§ **Records provided**:
>>

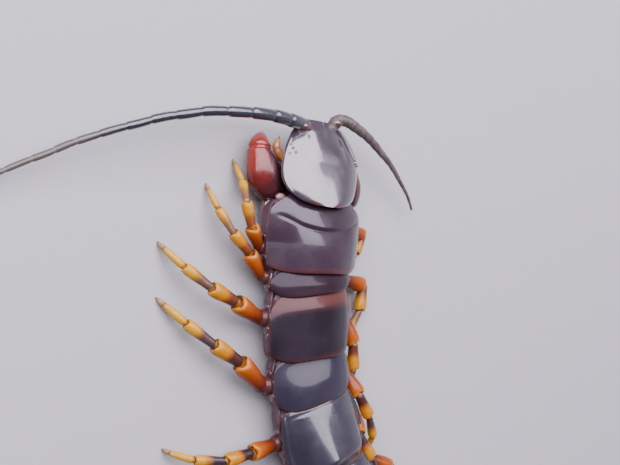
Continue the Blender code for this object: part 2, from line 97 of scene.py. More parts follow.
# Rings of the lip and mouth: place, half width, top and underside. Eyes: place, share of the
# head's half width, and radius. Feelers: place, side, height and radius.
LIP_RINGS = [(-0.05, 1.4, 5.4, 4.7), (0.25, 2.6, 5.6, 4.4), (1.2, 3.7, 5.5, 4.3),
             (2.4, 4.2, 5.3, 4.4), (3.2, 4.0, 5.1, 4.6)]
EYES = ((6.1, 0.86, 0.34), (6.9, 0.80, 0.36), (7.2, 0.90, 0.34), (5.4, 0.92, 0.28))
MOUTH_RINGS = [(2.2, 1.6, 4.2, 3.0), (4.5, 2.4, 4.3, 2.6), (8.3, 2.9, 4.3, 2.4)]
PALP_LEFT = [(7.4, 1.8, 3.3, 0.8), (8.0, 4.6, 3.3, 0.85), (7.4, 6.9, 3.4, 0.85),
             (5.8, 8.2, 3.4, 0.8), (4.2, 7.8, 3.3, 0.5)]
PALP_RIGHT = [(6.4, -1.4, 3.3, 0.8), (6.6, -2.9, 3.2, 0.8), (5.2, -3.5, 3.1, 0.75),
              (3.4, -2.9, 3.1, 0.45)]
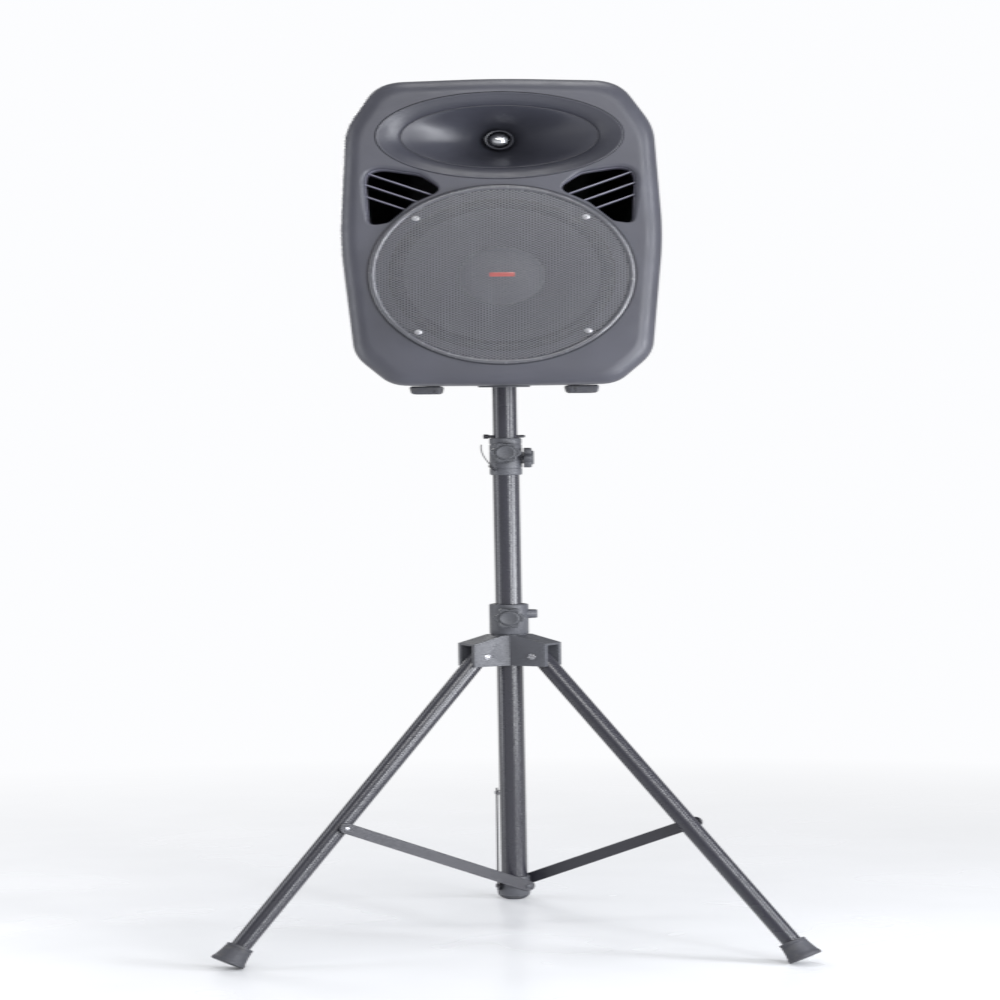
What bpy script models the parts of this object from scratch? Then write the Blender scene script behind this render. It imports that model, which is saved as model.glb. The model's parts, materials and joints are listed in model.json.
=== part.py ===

<<

§ **Your instructions**:
Quote each line of the data above exactly as written.

§ **Correct output**:
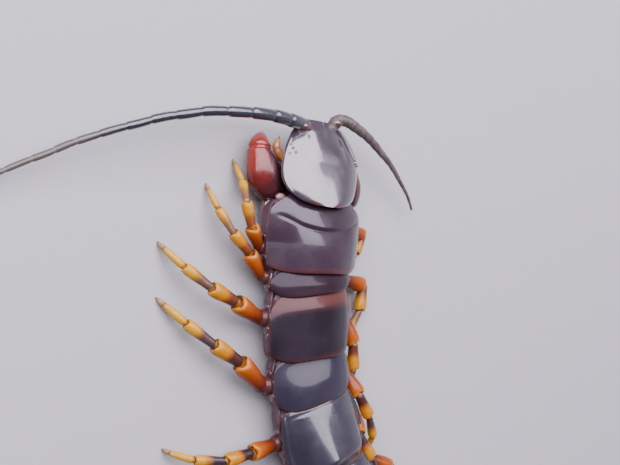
Continue the Blender code for this object: part 2, from line 97 of scene.py. More parts follow.
# Rings of the lip and mouth: place, half width, top and underside. Eyes: place, share of the
# head's half width, and radius. Feelers: place, side, height and radius.
LIP_RINGS = [(-0.05, 1.4, 5.4, 4.7), (0.25, 2.6, 5.6, 4.4), (1.2, 3.7, 5.5, 4.3),
             (2.4, 4.2, 5.3, 4.4), (3.2, 4.0, 5.1, 4.6)]
EYES = ((6.1, 0.86, 0.34), (6.9, 0.80, 0.36), (7.2, 0.90, 0.34), (5.4, 0.92, 0.28))
MOUTH_RINGS = [(2.2, 1.6, 4.2, 3.0), (4.5, 2.4, 4.3, 2.6), (8.3, 2.9, 4.3, 2.4)]
PALP_LEFT = [(7.4, 1.8, 3.3, 0.8), (8.0, 4.6, 3.3, 0.85), (7.4, 6.9, 3.4, 0.85),
             (5.8, 8.2, 3.4, 0.8), (4.2, 7.8, 3.3, 0.5)]
PALP_RIGHT = [(6.4, -1.4, 3.3, 0.8), (6.6, -2.9, 3.2, 0.8), (5.2, -3.5, 3.1, 0.75),
              (3.4, -2.9, 3.1, 0.45)]
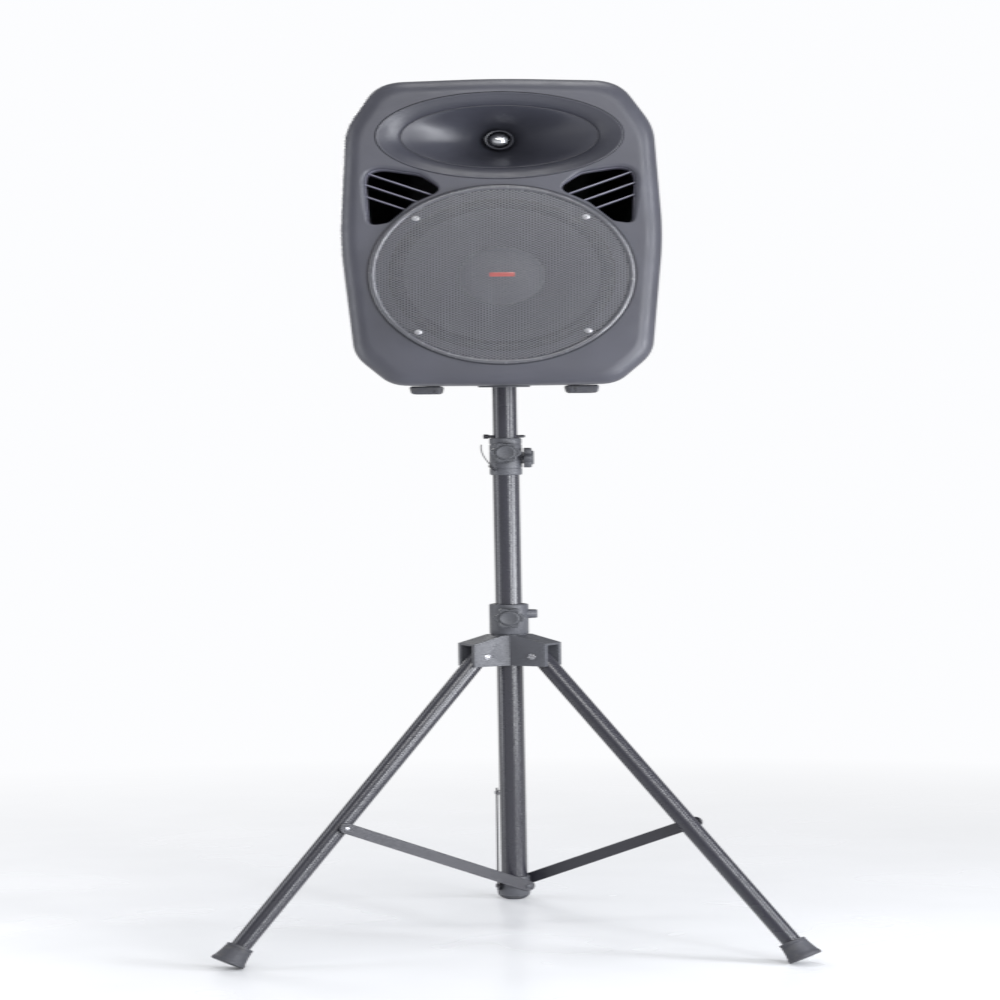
What bpy script models the parts of this object from scratch? Then write the Blender scene script behind this render. It imports that model, which is saved as model.glb. The model's parts, materials and joints are listed in model.json.
=== part.py ===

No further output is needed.